When I was 12 my mother had a nervous breakdown. I had lived a very sheltered and comfortable life, but suddenly Mother was not there any more. It was a shocking experience. I learned to take responsibility in a very practical way, very fast. If I wanted to eat, I had to cook and do the shopping. Eventually the burden was too heavy for a teenager, and I started to rebel against my parents, school, and society. 

My mother’s illness also started a deep process of reflecting and questioning in me. What made my mother fall apart? Becoming adolescent brought up more questions about the body, mind, spirituality, love, and what I wanted to do with my life. At 17 I started psychoanalytic therapy in order to understand my inner world.

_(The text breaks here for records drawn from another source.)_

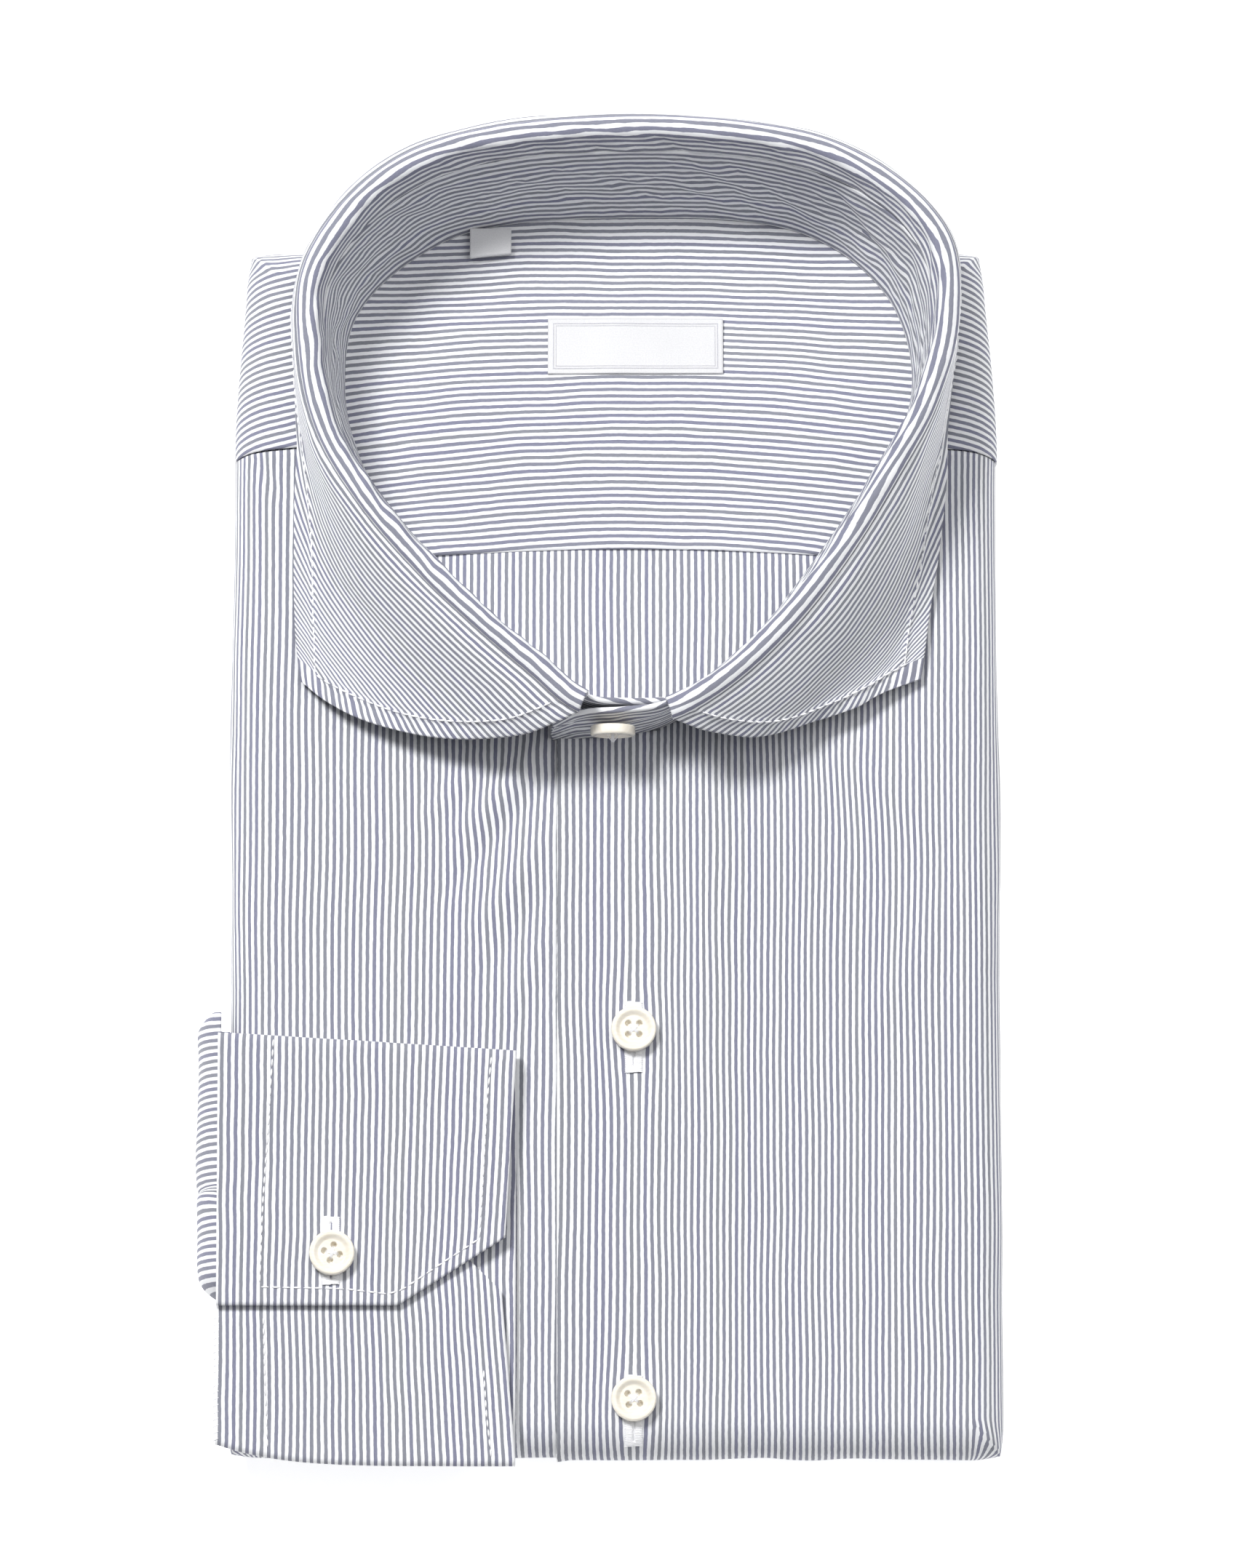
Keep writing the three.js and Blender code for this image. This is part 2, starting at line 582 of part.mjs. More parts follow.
function cuff() {
  const { back, under, flap } = CUFF_LEVELS;
  const topRadius = (flap - back) / 2;
  const bottomRadius = (under - back) / 2;
  const stretches = [4, 4, 6, 4, 4]; // rows in flap, top fold, back, bottom fold, underlap
  const rows = stretches.reduce((sum, steps) => sum + steps, 0);
  const flapSlope = 2.6; // how far the flap's free side slopes in
  const underSlope = 3.5;
  const underEndY = -96;

  const middle = (across, along) => {
    let x = lerp(CUFF_LEFT, CUFF_RIGHT, across);
    const topCentre = cuffTopY(x) - topRadius - CUFF_WALL / 2;
    const bottomCentre = cuffBottomY(x) + bottomRadius + CUFF_WALL / 2;
    let at = along * rows;
    let stretch = 0;
    while (stretch < 4 && at > stretches[stretch]) {
      at -= stretches[stretch];
      stretch += 1;
    }
    const share = at / stretches[stretch];
    let y;
    let level;
    if (stretch === 0) {
      y = lerp(flapEndY(x), topCentre, share);
      level = flap;
      x -= flapSlope * across * (1 - share);
    } else if (stretch === 1) {
      y = topCentre + topRadius * Math.sin(Math.PI * share);
      level = lerp(back, flap, 0.5 + 0.5 * Math.cos(Math.PI * share));
    } else if (stretch === 2) {
      y = lerp(topCentre, bottomCentre, share);
      level = back;
    } else if (stretch === 3) {
      y = bottomCentre - bottomRadius * Math.sin(Math.PI * share);
      level = lerp(back, under, 0.5 - 0.5 * Math.cos(Math.PI * share));
    } else {
      y = lerp(bottomCentre, underEndY, share);
      level = under;
      x -= underSlope * across * share;
    }
    return new THREE.Vector3(x, y, stackHeight(x, y) + GAP + level);
  };
  return wall(8, rows, middle, CUFF_WALL);
}

// --------------------------------------------------------------------------- buttons

// A turned button with a raised rim, a dished middle and four holes, face along +Z.
function button() {
  const holeRadius = 0.75;
  const holeSpacing = 1.35;
  const profile = [
    [0, 0],
    [BUTTON_RADIUS - 0.9, 0],
    [BUTTON_RADIUS, 0.9],
    [BUTTON_RADIUS, BUTTON_HEIGHT - 0.7],
    [BUTTON_RADIUS - 0.6, BUTTON_HEIGHT],
    [BUTTON_RADIUS - 1.5, BUTTON_HEIGHT],
    [BUTTON_RADIUS - 2.1, BUTTON_HEIGHT - 0.9],
    [0, BUTTON_HEIGHT - 1.1],
  ].map(([radius, height]) => new THREE.Vector2(radius, height));
  let solid = toManifold(new THREE.LatheGeometry(profile, 24));
  for (const x of [-holeSpacing, holeSpacing]) {
    for (const z of [-holeSpacing, holeSpacing]) {
      const hole = new THREE.CylinderGeometry(holeRadius, holeRadius, 3 * BUTTON_HEIGHT, 8);
      hole.translate(x, 0, z);
      solid = solid.subtract(toManifold(hole));
    }
  }
  const geometry = fromManifold(solid);
  geometry.rotateX(Math.PI / 2);
  return geometry;
}

// A small tape lying on the yoke behind the neck, or standing off it by lift.
function tape({ left, right, bottom, top, lift }, columns, rows) {
  const place = (column, row, side) => {
    const u = lerp(left, right, column / columns);
    const v = lerp(bottom, top, row / rows);
    return lay(u, v, GAP + side * TAPE - lift, { topFlatY: SHOULDER_Y + EDGE_RADIUS });
  };
  return sheet(columns, rows, place);
}

// -------------------------------------------------------------------------- assembly

const shirt = new THREE.Group();

function add(name, geometry, material) {
  const mesh = new THREE.Mesh(geometry, material);
  mesh.name = name;
  shirt.add(mesh);
  return mesh;
}

add('folded_core', foldedCore(), stripedCotton());
add('back_panel', backPanel(), stripedCotton());
add('yoke', yoke(), stripedCotton());
add('front_right', front(-1), stripedCotton());
add('front_left', front(1), stripedCotton());
add('collar_stand', collarStand(), stripedCotton());
add('collar_fall', collarFall(), stripedCotton());
add('sleeve', sleeve(), stripedCotton());
add('cuff', cuff(), stripedCotton());
add('neck_label', tape(LABEL, 6, 3), whiteSatin());
add('size_tab', tape(TAB, 3, 2), whiteSatin());

FRONT_BUTTONS.forEach(([x, y], step) => {
  const mesh = add(`front_button_${step + 1}`, button(), shell());
  mesh.position.set(x, y, stackHeight(x, y) + PLACKET_RISE + 0.5);
});

const cuffButton = add('cuff_button', button(), shell());
const flapFace = GAP + CUFF_LEVELS.flap + CUFF_WALL / 2;
cuffButton.position.set(...CUFF_BUTTON, stackHeight(...CUFF_BUTTON) + flapFace + 0.4);

const collarButton = add('collar_button', button(), shell());
collarButton.rotation.x = Math.PI / 2;
collarButton.position.set(COLLAR_BUTTON[0], 29.6, COLLAR_BUTTON[1]);

// Bring the middle of the underside to the origin.
const bounds = new THREE.Box3().setFromObject(shirt);
const centre = bounds.getCenter(new THREE.Vector3());
shirt.position.set(-centre.x, -centre.y, -bounds.min.z);

export default shirt;
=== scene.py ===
# %% [markdown]
# # A dress shirt folded for the shelf
# This lesson builds a striped cotton shirt, folded front up, with its collar standing
# and one cuff brought round onto the front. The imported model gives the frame: its boxes
# say where everything lies. Each cloth piece is then made again as a fine surface, so
# that folds, puckers and stitches can be seen. Lengths are written in millimetres and
# turned into metres when a mesh is made.

# %% Load the frame
import math

import bmesh
import bpy
import numpy as np
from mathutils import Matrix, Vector


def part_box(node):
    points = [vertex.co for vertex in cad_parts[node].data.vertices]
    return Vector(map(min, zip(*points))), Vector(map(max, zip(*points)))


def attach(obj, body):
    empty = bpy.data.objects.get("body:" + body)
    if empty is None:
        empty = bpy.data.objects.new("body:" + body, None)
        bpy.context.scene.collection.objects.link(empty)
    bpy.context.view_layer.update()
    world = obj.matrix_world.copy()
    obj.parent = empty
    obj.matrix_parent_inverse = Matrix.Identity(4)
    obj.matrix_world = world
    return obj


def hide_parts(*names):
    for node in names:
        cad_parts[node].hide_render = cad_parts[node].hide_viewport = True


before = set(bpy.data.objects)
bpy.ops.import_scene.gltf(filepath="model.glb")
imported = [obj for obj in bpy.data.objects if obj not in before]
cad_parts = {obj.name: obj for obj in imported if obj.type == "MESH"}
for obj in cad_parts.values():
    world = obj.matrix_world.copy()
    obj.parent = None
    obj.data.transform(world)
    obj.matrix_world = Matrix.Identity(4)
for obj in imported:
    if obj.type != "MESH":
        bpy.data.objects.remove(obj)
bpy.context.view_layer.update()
button_low, button_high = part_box("front_button_1")
FIRST_BUTTON = np.array([4.8, -46.0])
button_centre = (np.array(button_low) + np.array(button_high)) / 2
ORIGIN = np.array([*(button_centre[:2] - FIRST_BUTTON / 1000), 0.0])

# %% [markdown]
# The shirt is seen from almost straight above, a little from the hem side, through a long
# lens so that nothing looks distorted. The camera is placed from an aim point on the
# chest, an elevation and a distance. A wide soft lamp stands behind the collar on the
# left: it leaves a soft shadow under the collar points. A second one overhead and an even
# pale sky fill the rest. The plain display transform keeps white cotton white, as it is
# on a lit studio table, where the filmic one would turn it grey.

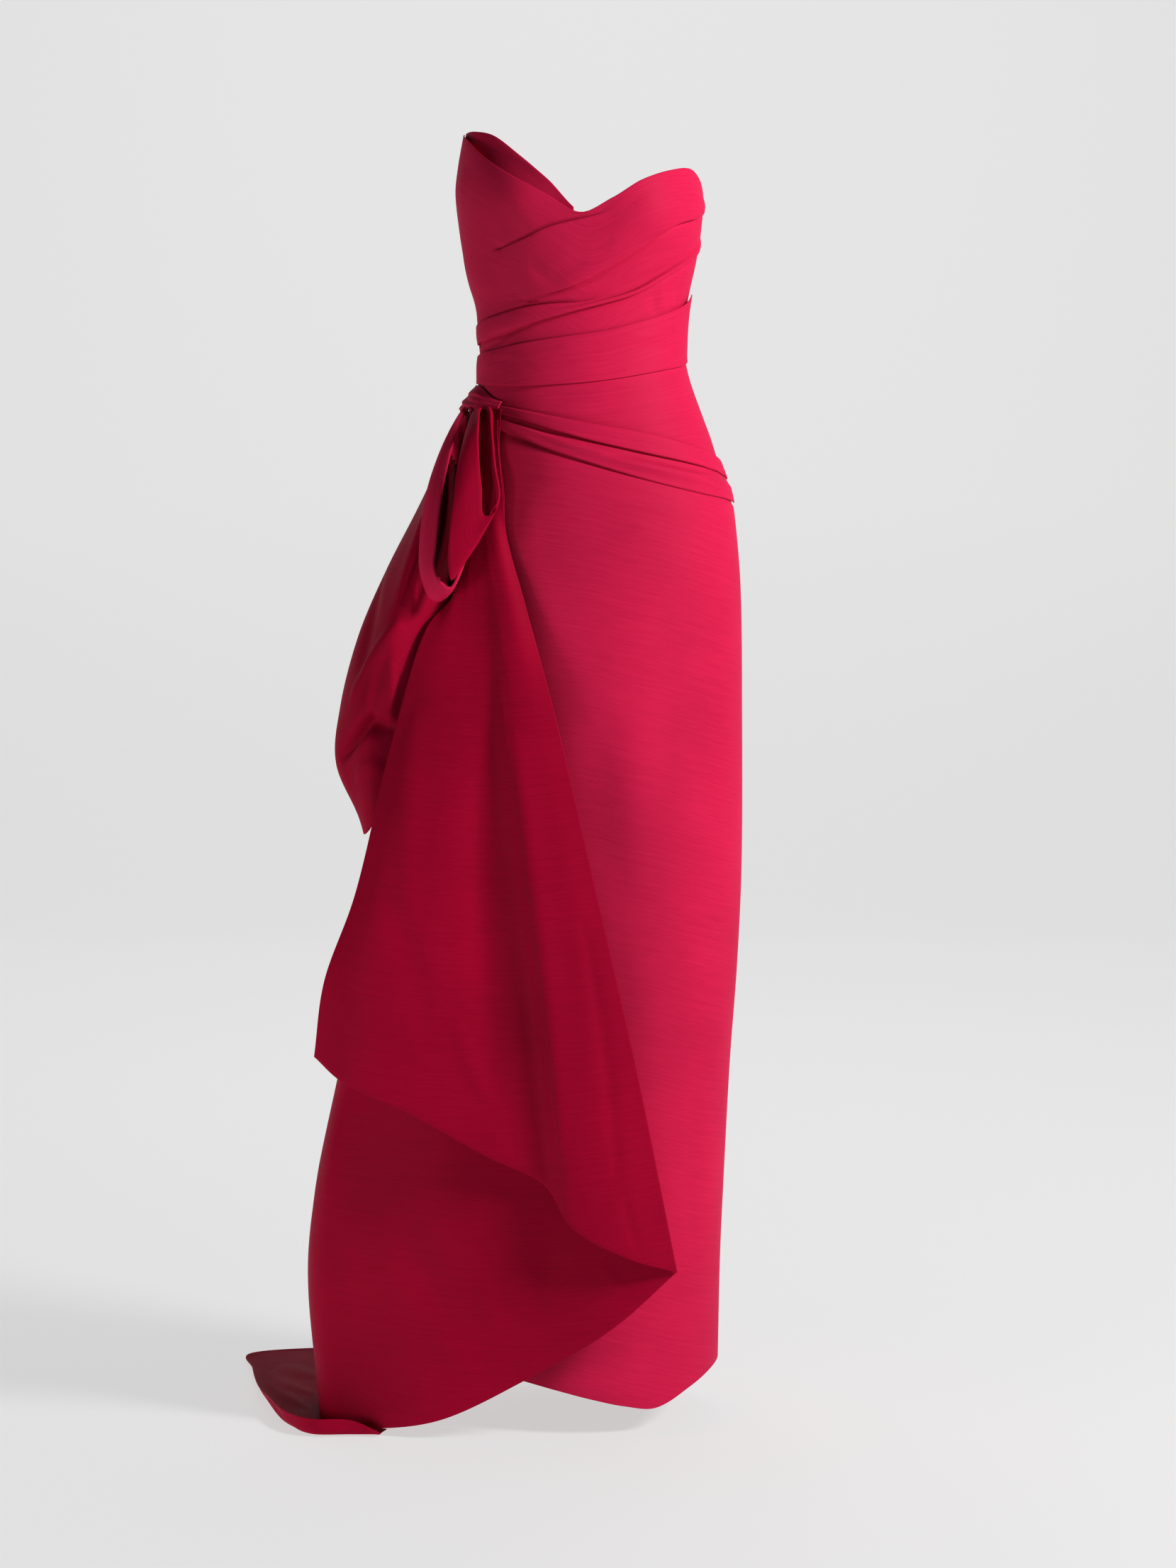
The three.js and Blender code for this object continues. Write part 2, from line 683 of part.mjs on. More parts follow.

The second change happened when I found Osho and the world of meditation at the age of 21. For years I had been looking for answers, and suddenly all the questions were thrown back at me. I had to find the answers within myself. Listening to Osho hit straight home – every insight and understanding created a new burst of energy. I experienced such freedom! I fell into the silent space inside, and outside I was inspired by all the open-minded people in Pune. We were from so many different backgrounds but we could all meet each other with open hearts as human beings.

Finding clarity and purpose helped me move on with my psychology studies. I graduated fast because I had no time to waste – I had a direction, and I wanted to move.

The third change came when the Ranch collapsed. I was shocked and heartbroken because for seven years I had put my whole energy into building a beautiful, heartful commune in Switzerland. I could see where I hadn’t taken responsibility and hadn’t been true to myself.

My dreams were shattered, and I decided to not work with people ever again. I came to Humaniversity because I trusted the friendship I had with Veeresh. It was a liberating experience to go through the Tourist Program and the Student Program, leaving the past behind. I found the will to live, confidence, self-esteem, and trust. After five months Veeresh encouraged me to start working with people again. My creativity was flowing, and he gave me one project after another. I said, “I cannot possibly do all this!” and he replied, “Of course, you can. You can work on a minimum of seven different levels.” And he was right. What made me reclaim my life was the friendship and love I created and still experience at Humaniversity.

The fourth change happened when I fell in love with Dharmaraj at the age of 42 and we got married. Before that most of my relationships had been emotionally stormy: very passionate but unsettling. With Dharmaraj I found a new solid, silent quality, love that goes beyond. I found a fulfilling partnership that nourishes me and enriches my life. We are a team, and with his support I can expand.

Who changed? Is there a part of you that never changes?

When I flick through a photo album I can feel myself in all the photos, just in different modes. Looking at myself as a baby I can feel the openness, surprise, and innocence. As a teenager I’m troubled and trying to find my place. Later I feel the excitement and eagerness to search. I also sense an energy in the photos that stays unchanged and that’s me. I’ve experienced that I am much bigger than what manifests in this body. We just get trapped in a limited vision about ourselves and our possibilities.

I had a vivid impression of this life energy during the death celebration of Veeresh. The whole room was filled with his love. He was in people’s hearts, in the music and lyrics that he created, and I was amazed that he had contained this vast energy in such a small body.

Where are you at now – are you still in a process of change?

I will turn 64 this year, and I’m happy with who I am and how I live, love, and work. Challenges always come in one form or another. The latest was severe leg and hip pain. When my physiotherapist suggested swimming in the ocean, that blew my mind. In the 30 years I’ve lived at the Humaniversity I never thought I would swim in the North Sea. Now I’m dipping in the sea twice a day, regardless of the cold, wind, or rain. I’ve done this for a year now, and in addition to soothing the pain, the swimming refreshes and energizes me. This is an example of an outer change – a choice I made, a change of behavior that enriches my life and brings me close to the vastness of nature and its elements.